Godmen have always fascinated me. Mr. Abubakar claims that Prophet Muhammad (peace be upon him) speaks to him personally. The problem that Ustaz Abubakar Siddique, an imam at one of the region’s mosques, has with this whole thing is – guess what – that it’s heresy.

August 4, 2008

Knights Templar and colonialism

Filed under: Economics,Politics — Tags: , — dafodo.uno @ 3:28 pm

According to this story in The Register,

The Knights Templar are demanding that the Vatican give them back their good name and, possibly, billions in assets into the bargain, 700 years after the order was brutally suppressed by a joint venture between the Pope and the King of France.

I wonder if Algeria can sue France, India can sue Britain, Peru can sue Spain, Congo can sue Belgium and so on. How would you go about calculating how much money these ex-colonial powers owe in restitution to their erstwhile colonies?

August 1, 2008

How many roads…?

Filed under: Politics — Tags: , , , , , — dafodo.uno @ 5:45 pm

India has known this for 2 decades.
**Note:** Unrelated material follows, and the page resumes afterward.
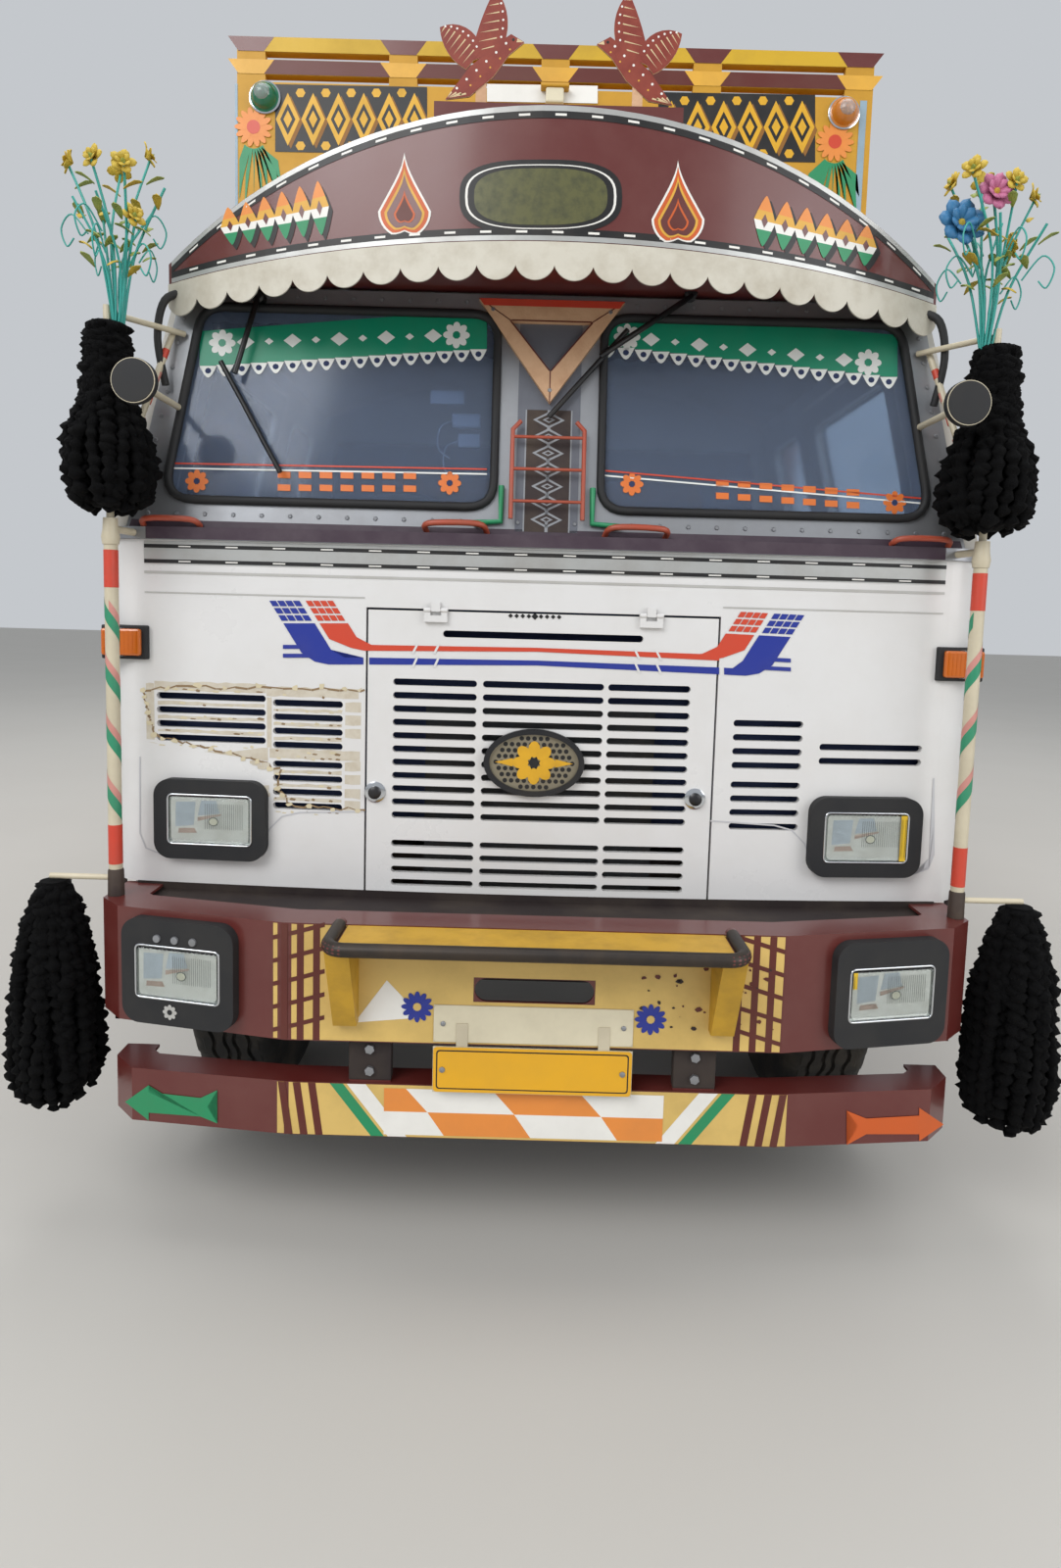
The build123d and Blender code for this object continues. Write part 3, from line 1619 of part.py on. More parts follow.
# Corner poles and mirror rods
ledge_corner = Vector(*corner_centre(-ledge_lip), 0)
brace_z = belt_height - ledge_thickness / 2
rod_brace_z = rod_top - 18
brace_share = (rod_brace_z - screen_low) / screen_height
brace_x = screen_half_low - (screen_half_low - screen_half_top) * brace_share - 40
brace_y = behind(screen_foot + screen_lean * brace_share) - 8.5
mirror_share = (mirror_z - screen_low) / screen_height
mirror_foot_y = behind(screen_foot + screen_lean * mirror_share) - 1.4
arm_y = mirror_foot_y - mirror_lead
with BuildPart() as mirror_brackets:
    for _, side in sides:
        foot = (side * pole_x, pole_y, bumper_top + seat_gap)
        tube(foot, (side * pole_x, pole_y, pole_top), pole_radius)
        tube((side * pole_x, pole_y, pole_top - 1), (side * pole_x, pole_y, rod_top), rod_radius)
        # A stay from the pole to the ledge, and one from the rod to the windscreen frame
        away = (Vector(pole_x, pole_y, 0) - ledge_corner).normalized()
        touch = ledge_corner + away * (corner_radius + ledge_lip + seat_gap)
        tube((side * pole_x, pole_y, brace_z), (side * touch.X, touch.Y, brace_z), rod_radius)
        tube(
            (side * pole_x, pole_y, rod_brace_z),
            (side * brace_x, brace_y + 2, rod_brace_z),
            rod_radius - 2,
        )
        # Hook for the lower tassel
        tube(
            (side * pole_x, pole_y, hook_z),
            (side * (low_tassel_x + 8), pole_y, hook_z),
            rod_radius - 2,
        )
        # Round mirror on an arm of its own
        tube(
            (side * mirror_x, arm_y - 6, mirror_z),
            (side * mirror_x, mirror_foot_y, mirror_z),
            9,
        )
        tube(
            (side * mirror_x, arm_y - 22, mirror_z),
            (side * mirror_x, arm_y, mirror_z),
            mirror_radius,
        )
write(mirror_brackets, "mirror_brackets")


def turned(x, outline):
    """Revolves an outline of (radius, z) about the upright line through x on the poles' row."""
    with BuildSketch(front_plane(pole_y)) as section:
        with Locations((x, 0)):
            Polygon(*outline, align=None)
    revolve(section.sketch, axis=Axis((x, pole_y, 0), (0, 0, 1)))


def tassel(x, hole, low, top, radius):
    """A hanging tuft, narrow at its neck and full towards its foot."""
    turned(
        x,
        [
            (hole, low),
            (radius * 0.8, low),
            (radius, low + 120),
            (radius * 0.85, top - 130),
            (tassel_neck, top),
            (hole, top),
        ],
    )


with BuildPart() as tassels:
    for _, side in sides:
        tassel(side * pole_x, rod_radius + seat_gap, pole_top + seat_gap, tassel_top, tassel_radius)
        hung_top = hook_z - rod_radius + 2 - seat_gap
        tassel(side * low_tassel_x, 0, low_tassel_low, hung_top, low_tassel_radius)
write(tassels, "tassels")

with BuildPart() as bouquets:
    for _, side in sides:
        low = rod_top + seat_gap
        turned(
            side * pole_x,
            [
                (0, low),
                (35, low),
                (bouquet_radius, low + bouquet_height * 0.56),
                (bouquet_radius * 0.9, low + bouquet_height * 0.84),
                (bouquet_radius * 0.35, low + bouquet_height),
                (0, low + bouquet_height),
            ],
        )
write(bouquets, "bouquets")


# Flat ornaments: two birds on the visor and a hanging triangle between the windscreens
bird_x = 195.0
bird_plate = 3.0
stem_half = 13.0
bird_y = behind(-visor_lead + visor_thickness + seat_gap) + bird_plate
bird_y += arc_drop(bird_x + stem_half, visor_half_width, visor_lead + visor_end_setback)
bird_foot = visor_peak - arc_drop(bird_x, visor_half_width, visor_peak - visor_end_top)
# Body from beak to tail: outwards from the stem, up from the body's middle
bird_body = ((-105, 42), (-72, 60), (-40, 38), (30, -20), (88, -96), (28, -88), (-30, -40), (-68, 12))
# Wings, each as its root, a point of its front edge, its tip, a point of its rear edge, its root
bird_wings = (
    ((-45, 20), (-62, 100), (-30, 165), (5, 85), (28, -5)),
    ((0, 22), (55, 78), (105, 72), (88, 20), (38, -24)),
)


def bird(side):
    """A bird in flight, cut from sheet, facing the middle of the truck, on a stem."""

    def at(point):
        return (side * (bird_x + point[0]), bird_foot + 130 + point[1])

    with BuildSketch(front_plane(bird_y)) as outline:
        Polygon(*[at(point) for point in bird_body], align=None)
        for root, bulge, tip, far_bulge, far_root in bird_wings:
            with BuildLine():
                ThreePointArc(at(root), at(bulge), at(tip))
                ThreePointArc(at(tip), at(far_bulge), at(far_root))
                Line(at(far_root), at(root))
            make_face()
        with Locations((side * bird_x, bird_foot + 20)):
            Rectangle(2 * stem_half, 160)
    extrude(outline.sketch, amount=bird_plate)


triangle_top = 2640.0
triangle_height = 290.0
triangle_half = 205.0
with BuildPart() as ornaments:
    for _, side in sides:
        bird(side)
    with BuildSketch(screen_plane.offset(seat_gap)):
        high = triangle_top - screen_low
        Polygon(
            (-triangle_half, high),
            (0, high - triangle_height),
            (triangle_half, high),
            align=None,
        )
        Polygon(
            (-triangle_half * 0.55, high - 62),
            (0, high - triangle_height * 0.69),
            (triangle_half * 0.55, high - 62),
            align=None,
            mode=Mode.SUBTRACT,
        )
    extrude(amount=18)
write(ornaments, "ornaments")


# Blank name board and number plate on the bumper
board_half = 260.0
with BuildPart() as number_boards:
    plate_y = behind(-bumper_lead) - seat_gap
    box_between((-board_half, plate_y, bumper_low + 8), (board_half, plate_y - 4, bumper_low + 108))
    box_between((-board_half, plate_y - 6, bumper_low - 126), (board_half, plate_y - 9, bumper_low - 2))
    for sign in (-1, 1):
        box_between(
            (sign * 170, plate_y - 3, bumper_low - 60),
            (sign * 200, plate_y - 7, bumper_low + 60),
        )
write(number_boards, "number_boards")


# Dashboard with its steering wheel
dash_front = behind(floor_front + firewall_thickness) + seat_gap
wheel_tilt = 55.0
with BuildPart() as dashboard:
    with BuildSketch(side_plane(-inner_low)):
        Polygon(
            (dash_front, dash_low),
            (dash_front, dash_top),
            (dash_front + dash_depth * 0.55, dash_top),
            (dash_front + dash_depth, dash_top - 110),
            (dash_front + dash_depth * 0.8, dash_low),
            align=None,
        )
    extrude(amount=2 * inner_low)
    column = Vector(0, sin(radians(wheel_tilt)), cos(radians(wheel_tilt)))
    column_foot = Vector(driver_x, dash_front + dash_depth * 0.8, dash_top - 120)
    column_head = column_foot + column * 330
    tube(tuple(column_foot - column * 40), tuple(column_head), 24)
    with BuildSketch(Plane(origin=column_head, x_dir=(1, 0, 0), z_dir=column).offset(-12)):
        Circle(steering_radius)
        Circle(steering_radius - 30, mode=Mode.SUBTRACT)
        with PolarLocations(steering_radius / 2 - 8, 3, start_angle=90):
            Rectangle(steering_radius - 16, 34)
    extrude(amount=24)
write(dashboard, "dashboard")


# Driver's and passenger's seats
with BuildPart() as seats:
    for seat_x in (driver_x, -driver_x):
        box_between(
            (seat_x - seat_width / 2, behind(seat_front), seat_low),
            (seat_x + seat_width / 2, behind(seat_front + seat_depth), seat_low + seat_cushion),
        )
        back_y = behind(seat_front + seat_depth)
        box_between(
            (seat_x - seat_width / 2 + 15, back_y - 120, seat_low + seat_cushion - 1),
            (seat_x + seat_width / 2 - 15, back_y, seat_low + seat_cushion + seat_back_height),
        )
write(seats, "seats")
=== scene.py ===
"""Finishes, painted bands, tassels, flowers, lamps, tyre treads, floor and light of the truck.

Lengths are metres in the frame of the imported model: the truck faces -Y, +Z is up and the driver
sits on the -X side. Colours are written as they look on a screen and turned to linear ones.
"""

import random
from math import atan2, cos, pi, radians, sin, sqrt, tan

import bmesh
import bpy
from mathutils import Matrix, Vector


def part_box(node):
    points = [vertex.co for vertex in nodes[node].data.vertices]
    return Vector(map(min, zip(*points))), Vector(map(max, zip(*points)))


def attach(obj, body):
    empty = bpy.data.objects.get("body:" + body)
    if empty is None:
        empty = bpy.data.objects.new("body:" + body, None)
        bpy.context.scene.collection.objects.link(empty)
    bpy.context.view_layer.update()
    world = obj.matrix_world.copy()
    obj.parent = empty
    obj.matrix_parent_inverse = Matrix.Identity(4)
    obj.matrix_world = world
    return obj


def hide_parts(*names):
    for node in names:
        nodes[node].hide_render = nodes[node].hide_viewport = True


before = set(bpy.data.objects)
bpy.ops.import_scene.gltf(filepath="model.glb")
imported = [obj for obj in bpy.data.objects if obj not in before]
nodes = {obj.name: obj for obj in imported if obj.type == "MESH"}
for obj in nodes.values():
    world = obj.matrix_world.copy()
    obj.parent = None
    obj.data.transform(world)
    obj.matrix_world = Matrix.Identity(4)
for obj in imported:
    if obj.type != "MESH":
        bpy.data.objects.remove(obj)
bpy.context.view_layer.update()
scene = bpy.context.scene
rng = random.Random(7)

# The cab's foremost line, and the photo's camera
FACE = -4.4985
EYE = Vector((-0.03, FACE - 2.605, 1.75))
PITCH = radians(5.5)
ROLL = radians(1.55)
PHOTO = (1083, 1600)
FOCAL_PX = 950.0
MIDDLE_PX = (541.5, 721.5)
SENSOR = 36.0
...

Pakistan’s intelligence agency – ISI – is not only “involved” in terrorist attacks on Indian soil, they actively plan and carry them out. For years I have read newspaper reports in the Indian media talk about the Indian government providing proof of ISI’s “involvement” to the Americans.

How many deaths will it take till he knows…? Finally, the New York Times reports that the CIA has directly obtained proof that ISI was “involved” in the attacks on the Indian embassy in Kabul on July 7, 2008.

“It confirmed some suspicions that I think were widely held,” one State Department official with knowledge of Afghanistan issues said of the intercepted communications. “It was sort of this ‘aha’ moment. There was a sense that there was finally direct proof.”

The nation of Pakistan is, as the Brits might say, rummy. They have had serious political stability issues. Coups – bloodless or otherwise – have been commonplace. The liberals (or moderates, or sane people, or whatever you want to call them) in Pakistan are struggling with growing religious fanaticism that was, in its infancy, nurtured for targeting India. While they have certainly exported terrorism to India (in addition to exporting nuclear weapons technology to god knows who) over the years, the U.S. is now starting to get concerned because the terrorist network is interconnected globally. And Pakistan is a pretty big hub in that network.

Pakistan’s new civilian government is wrestling with these very issues, and there is concern in Washington that the civilian leaders will be unable to end a longstanding relationship between members of the ISI and militants associated with Al Qaeda.

One can only hope that the Pakistani government, military and ISI can rein in the fanatics, bring more peace and stability internally to Pakistan first and insha-Allah prosperity to that part of the world. But one’s optimism would be misplaced if one did.